_Data block_.
________________
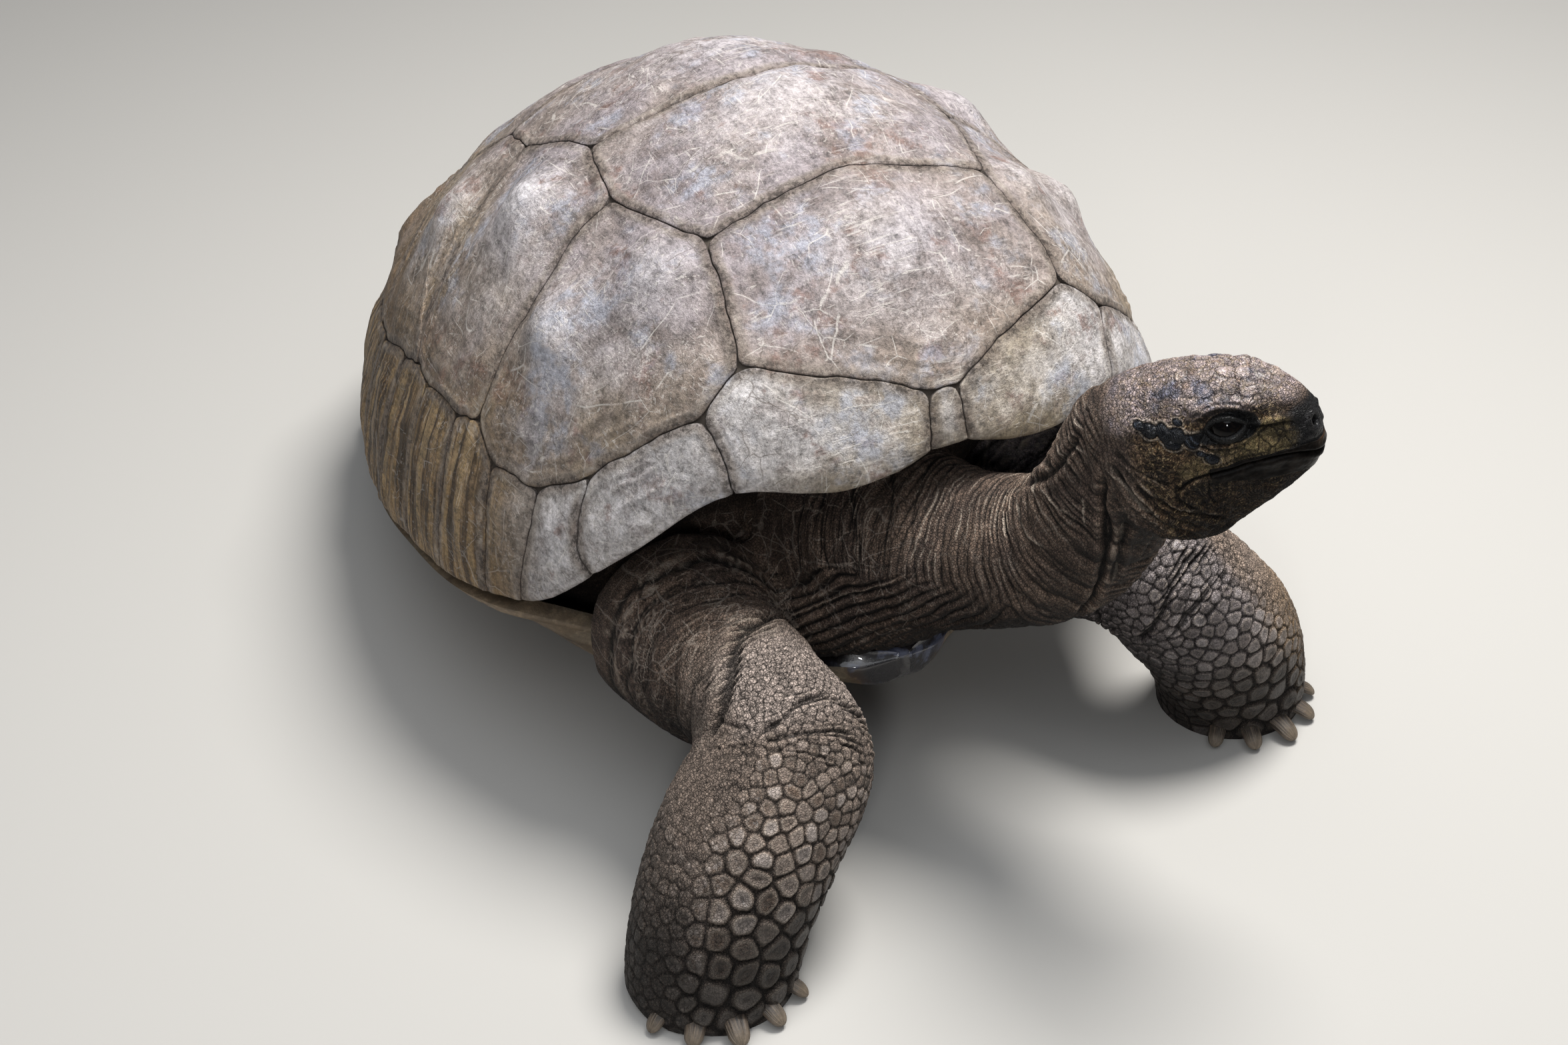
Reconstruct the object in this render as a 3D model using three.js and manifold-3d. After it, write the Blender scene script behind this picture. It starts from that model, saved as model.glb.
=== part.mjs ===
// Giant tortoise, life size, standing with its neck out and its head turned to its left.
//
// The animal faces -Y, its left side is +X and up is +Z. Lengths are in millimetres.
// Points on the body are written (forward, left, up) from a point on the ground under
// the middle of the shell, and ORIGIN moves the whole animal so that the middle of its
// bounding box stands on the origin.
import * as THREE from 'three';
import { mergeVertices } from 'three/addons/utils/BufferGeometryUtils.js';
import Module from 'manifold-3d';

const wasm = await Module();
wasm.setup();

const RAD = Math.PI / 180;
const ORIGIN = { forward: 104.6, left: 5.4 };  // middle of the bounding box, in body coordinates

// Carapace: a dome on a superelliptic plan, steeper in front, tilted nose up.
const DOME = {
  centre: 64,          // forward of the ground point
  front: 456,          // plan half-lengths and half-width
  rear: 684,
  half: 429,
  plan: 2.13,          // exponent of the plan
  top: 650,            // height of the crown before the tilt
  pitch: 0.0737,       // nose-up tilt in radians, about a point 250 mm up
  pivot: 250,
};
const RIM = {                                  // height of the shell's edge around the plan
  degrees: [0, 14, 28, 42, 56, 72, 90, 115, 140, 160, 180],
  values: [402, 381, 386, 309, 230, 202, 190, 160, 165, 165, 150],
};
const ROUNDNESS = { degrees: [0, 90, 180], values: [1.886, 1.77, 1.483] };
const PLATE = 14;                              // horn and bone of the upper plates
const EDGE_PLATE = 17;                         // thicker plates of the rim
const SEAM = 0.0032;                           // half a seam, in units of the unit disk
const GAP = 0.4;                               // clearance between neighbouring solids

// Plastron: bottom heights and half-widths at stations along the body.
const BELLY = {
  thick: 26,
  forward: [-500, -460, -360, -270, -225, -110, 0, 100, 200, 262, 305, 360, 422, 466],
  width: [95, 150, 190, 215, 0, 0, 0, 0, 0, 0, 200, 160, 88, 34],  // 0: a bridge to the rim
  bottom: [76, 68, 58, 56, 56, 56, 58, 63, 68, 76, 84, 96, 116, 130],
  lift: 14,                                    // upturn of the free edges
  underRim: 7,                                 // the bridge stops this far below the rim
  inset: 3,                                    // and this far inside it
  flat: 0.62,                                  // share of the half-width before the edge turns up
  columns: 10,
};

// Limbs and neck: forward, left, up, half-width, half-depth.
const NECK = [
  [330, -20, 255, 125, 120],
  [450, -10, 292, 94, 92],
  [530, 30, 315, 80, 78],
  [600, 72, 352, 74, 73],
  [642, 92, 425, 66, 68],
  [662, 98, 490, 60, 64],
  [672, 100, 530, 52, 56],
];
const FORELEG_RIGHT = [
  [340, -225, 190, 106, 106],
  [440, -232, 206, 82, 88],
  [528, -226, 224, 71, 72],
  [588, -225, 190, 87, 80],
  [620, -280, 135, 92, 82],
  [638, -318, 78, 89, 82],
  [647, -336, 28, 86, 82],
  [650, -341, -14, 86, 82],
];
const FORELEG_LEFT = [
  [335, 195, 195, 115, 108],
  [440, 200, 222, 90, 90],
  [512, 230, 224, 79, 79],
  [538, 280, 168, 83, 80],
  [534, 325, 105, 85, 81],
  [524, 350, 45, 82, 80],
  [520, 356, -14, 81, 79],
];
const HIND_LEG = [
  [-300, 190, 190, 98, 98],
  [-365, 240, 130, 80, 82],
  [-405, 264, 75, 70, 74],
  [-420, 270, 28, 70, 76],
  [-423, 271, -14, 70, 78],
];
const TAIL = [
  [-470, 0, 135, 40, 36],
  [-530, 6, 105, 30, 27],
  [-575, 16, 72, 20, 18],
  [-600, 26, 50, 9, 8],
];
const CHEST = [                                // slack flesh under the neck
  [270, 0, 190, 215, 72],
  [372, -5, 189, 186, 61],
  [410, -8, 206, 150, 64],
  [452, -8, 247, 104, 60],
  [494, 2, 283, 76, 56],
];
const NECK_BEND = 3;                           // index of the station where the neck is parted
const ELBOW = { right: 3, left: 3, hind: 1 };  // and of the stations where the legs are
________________
_Exercise_. Word for word, reproduce the listing above from its start up to and including the line that has "in body coordinates". Give only those lines.

_Output for this exercise_.
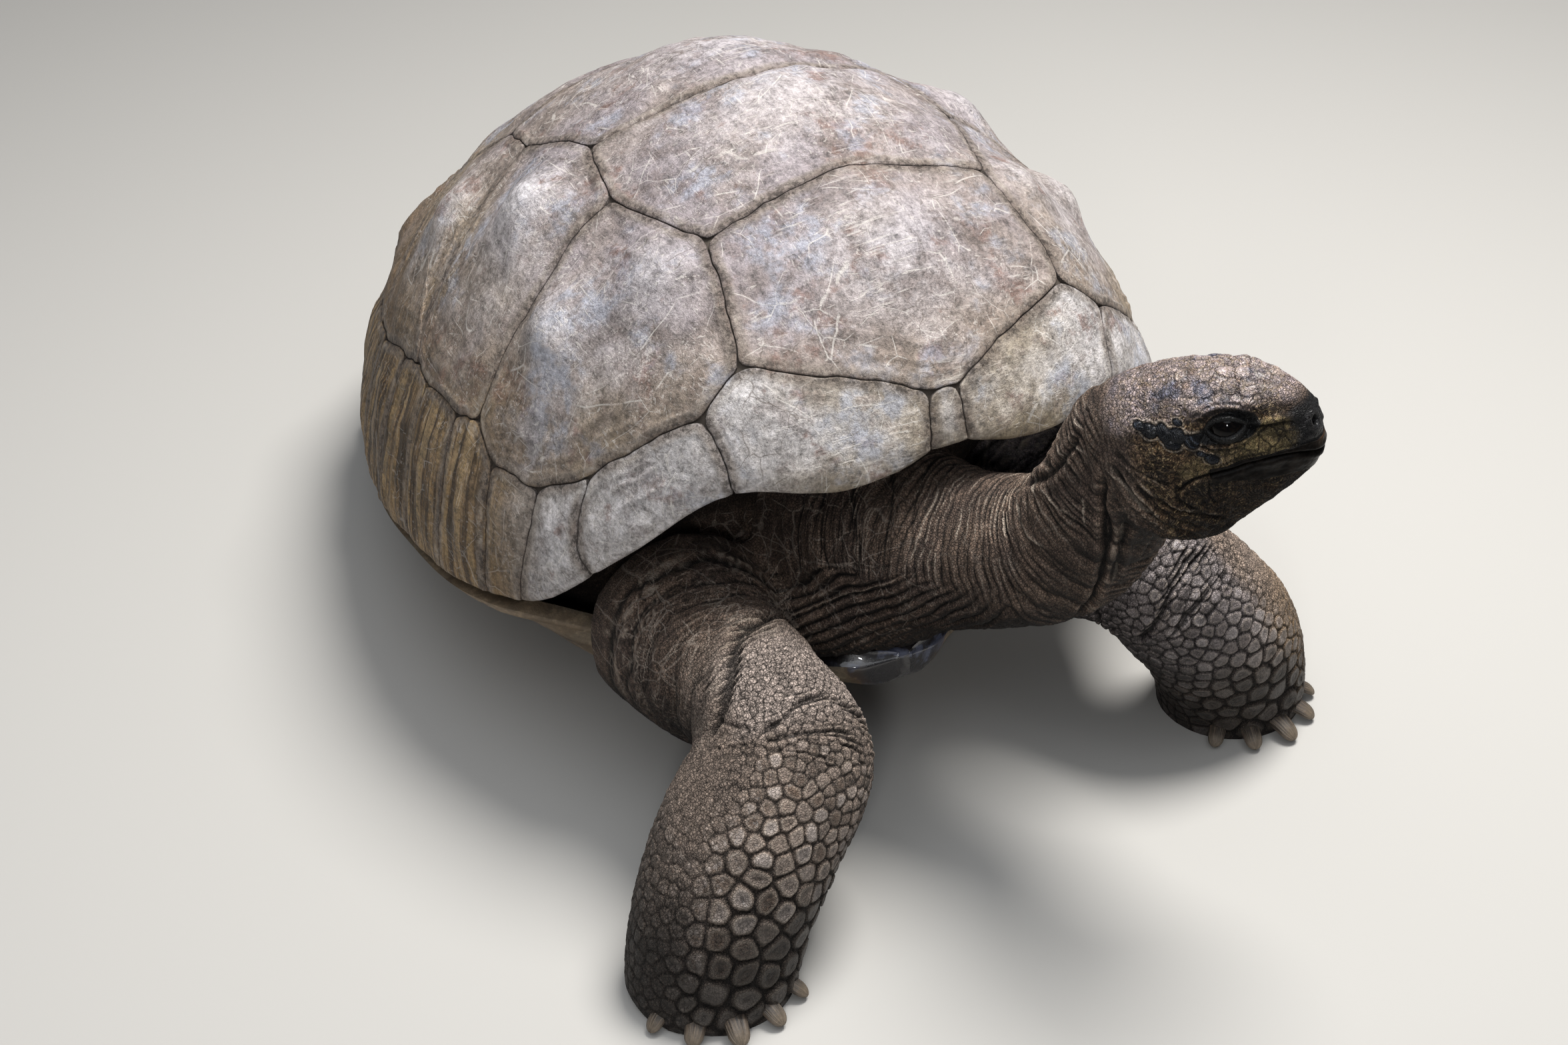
Reconstruct the object in this render as a 3D model using three.js and manifold-3d. After it, write the Blender scene script behind this picture. It starts from that model, saved as model.glb.
=== part.mjs ===
// Giant tortoise, life size, standing with its neck out and its head turned to its left.
//
// The animal faces -Y, its left side is +X and up is +Z. Lengths are in millimetres.
// Points on the body are written (forward, left, up) from a point on the ground under
// the middle of the shell, and ORIGIN moves the whole animal so that the middle of its
// bounding box stands on the origin.
import * as THREE from 'three';
import { mergeVertices } from 'three/addons/utils/BufferGeometryUtils.js';
import Module from 'manifold-3d';

const wasm = await Module();
wasm.setup();

const RAD = Math.PI / 180;
const ORIGIN = { forward: 104.6, left: 5.4 };  // middle of the bounding box, in body coordinates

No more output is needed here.